A mix of bad luck and tragedy has grounded Lindsey and his crew. The most devastating factor was the disintegration of shuttle Columbia, which killed the crew of seven in 2003. A chunk of foam insulation came off the vehicle's fuel tank during launch and punched a hole in the ship's wing.

It took NASA more than two years to improve the foam and other parts of the shuttle to launch the first flight after the accident. That mission, in July 2005, was also marred by a shower of foam debris, though it caused no damage.

The first mission since then is Discovery's 12-day flight, which will resupply the International Space Station and test methods of repairing the shuttle in orbit.

As a result of the Columbia accident and its aftermath, only seven astronauts have flown in the shuttle since early 2003. From 2000 to 2002, by contrast, an average of 30 astronauts a year flew on shuttle missions, according to NASA data. The steep drop in the number of available seats to space means half of the United States' 101 astronauts still await their first flight.

Even before the Columbia accident, the number of astronauts who hadn't flown was rising. NASA went on an astronaut hiring binge in the 1990s, but delays in building the International Space Station and fewer retirements than expected cut the number of seats on space flights, says Kent Rominger, head of NASA's astronaut office.
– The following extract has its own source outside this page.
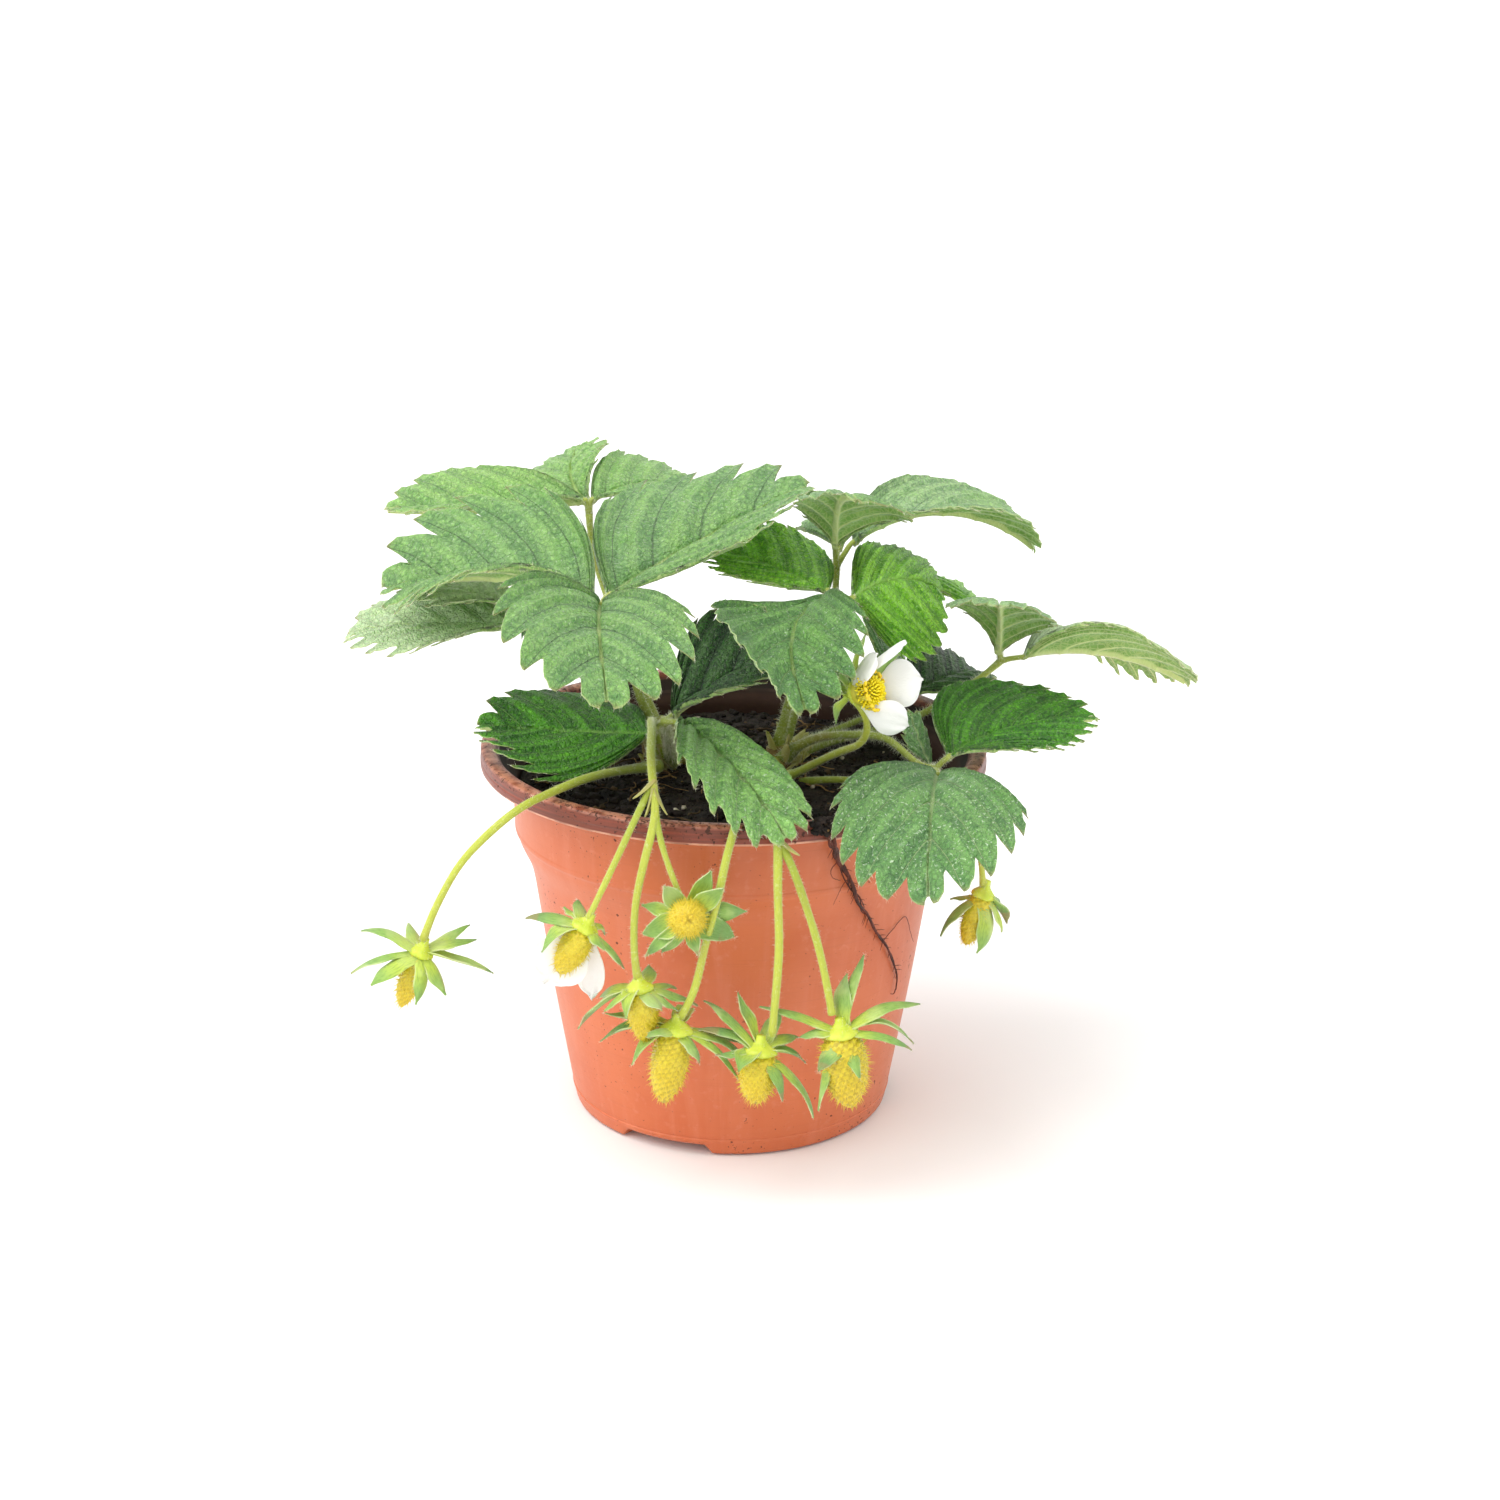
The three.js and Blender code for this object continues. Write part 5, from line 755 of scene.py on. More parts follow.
def berry(bd, c, axis, length, width, rng, mat, spike_mat, count, spike=1.0, shape=.42):
    """Unripe berry: bumpy cone with a blunt end, a bristle on every bump."""
    na, nr = 40, 44
    e1 = unit(np.cross(axis, [.3, .9, .2])); e2 = np.cross(axis, e1)
    s = np.linspace(0, 1, na)
    def radius(s_):
        return (width / 2) * np.interp(s_, [0, .05, .16, shape, .7, .87, .96, 1], [.35, .62, .9, 1, .84, .55, .28, 0.02])
    a = np.arange(nr) * 2 * np.pi / nr
    # bumps on a spiral
    k = np.arange(count) + .5
    sk = 1 - k / count
    # even spacing over the surface: invert the running area
    ss = np.linspace(0, 1, 200); area = np.cumsum(radius(ss) + .02 * width); area /= area[-1]
    sk = np.interp(k / count, area, ss); ak = k * 2.39996
    ck = c + axis * (length * sk)[:, None] + (radius(sk))[:, None] * (np.cos(ak)[:, None] * e1 + np.sin(ak)[:, None] * e2)
    G = c + axis * (length * s)[:, None, None] + radius(s)[:, None, None] * (np.cos(a)[None, :, None] * e1 + np.sin(a)[None, :, None] * e2)
    out = unit(G - (c + axis * (length * (.25 + .45 * s))[:, None, None]))
    dist = np.linalg.norm(G[:, :, None] - ck[None, None], axis=-1).min(-1)
    sp = math.sqrt(math.pi * width * length / count) * .62
    G = G + out * (.34 * np.cos(np.clip(dist / sp, 0, 1) * np.pi / 2) + .16 * np.sin(s[:, None] * 21 + 3 * np.sin(a[None] * 4)) * np.sin(a[None] * 7 + s[:, None] * 9))[..., None]
    F = []
    for i in range(na - 1):
        for j in range(nr):
            F.append((i * nr + j, i * nr + (j + 1) % nr, (i + 1) * nr + (j + 1) % nr, (i + 1) * nr + j))
    F.append(tuple(range(nr))[::-1]); F.append(tuple((na - 1) * nr + j for j in range(nr)))
    tn = np.repeat(s, nr)
    bd.add(G.reshape(-1, 3), F, mat, edge=dist.ravel(), tone=tn)
    o = unit(ck - (c + axis * (length * (.2 + .5 * sk))[:, None]))
    d = unit(o + axis * .15 + rng.normal(0, .22, (count, 3)))
    slivers(bd, ck - o * .05, d, spike * (.75 + .5 * rng.random(count)), .135, rng, spike_mat, .95)
    for q in range(2):
        jit = ck + np.cross(o, rng.normal(0, 1, (count, 3))) * sp * .45
        slivers(bd, jit - o * .15, unit(o + axis * .2 + rng.normal(0, .38, (count, 3))), spike * (.5 + .6 * rng.random(count)), .10, rng, spike_mat, .85)
    # a small seed under each bristle
    seeds(bd, ck + o * .12, o, .26, rng, spike_mat)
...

Rookies wait longer to make their first flight, and veterans wait longer to return to orbit. Discovery pilot Mark Kelly last flew in 2001, his crewmate Piers Sellers in 2002. The seventh crewmember, Thomas Reiter, is a German hitching a ride on the shuttle to the space station.

The long waits have made the Discovery crewmembers the envy of their colleagues, Rominger says.

"Hey, they're the guys who are lucky enough to be next in line," he says.

"They've shown great patience," he says, especially the three rookies.

Fossum first applied to be an astronaut in 1985 and was accepted in 1998. He slogged through eight years without an assignment to fly in space.

"You start to think, maybe it's really never going to happen," Fossum says. "You've got to not dwell on it. ... It would drive you crazy."

When he got assigned to the Discovery flight, he was in shock. "I don't know what I said, probably something unintelligible," he says. "After all those years of being around the space business and dreaming about doing it, to finally get the call!"

Nowak came to NASA in the largest astronaut class in the agency's history. There were 44 people in the class of 1996, earning the group the nickname "The Sardines."

"We knew not everyone would go right away," she says. "But I guess I kind of thought it would be five years."

Every year, she and her family sent out an upbeat Christmas letter saying, "Okay, we're going to fly this year," Nowak recalls. "Then the next year, you're like, 'Okay, this sounds like last year, but we're going to try again.'"

Like Nowak, Wilson came to NASA in 1996 and watched with growing unease as others in her class got assigned to their first and even their second flights.

"The last couple years prior to Columbia ... I started to have this feeling, wondering, well, will this happen for me or not?" she says. To watch classmates train for their second flight while she waited was like being a runner getting "lapped" on the track, she says.

Wilson gets rattled when asked whether she would join the astronaut corps again, knowing what she knows now about the wait.

"Oooo, it's a tough question," she says, then pauses a long time. "Today, I would have to say I would make the same decision. ... When I was back in some of those other (years), I would've said no."

All three know that with more than 50 other rookies cooling their heels on Earth, this flight may be their last.

"If you ask me if I'm going to get a second flight, I don't know," Nowak says. "There's a good chance I won't."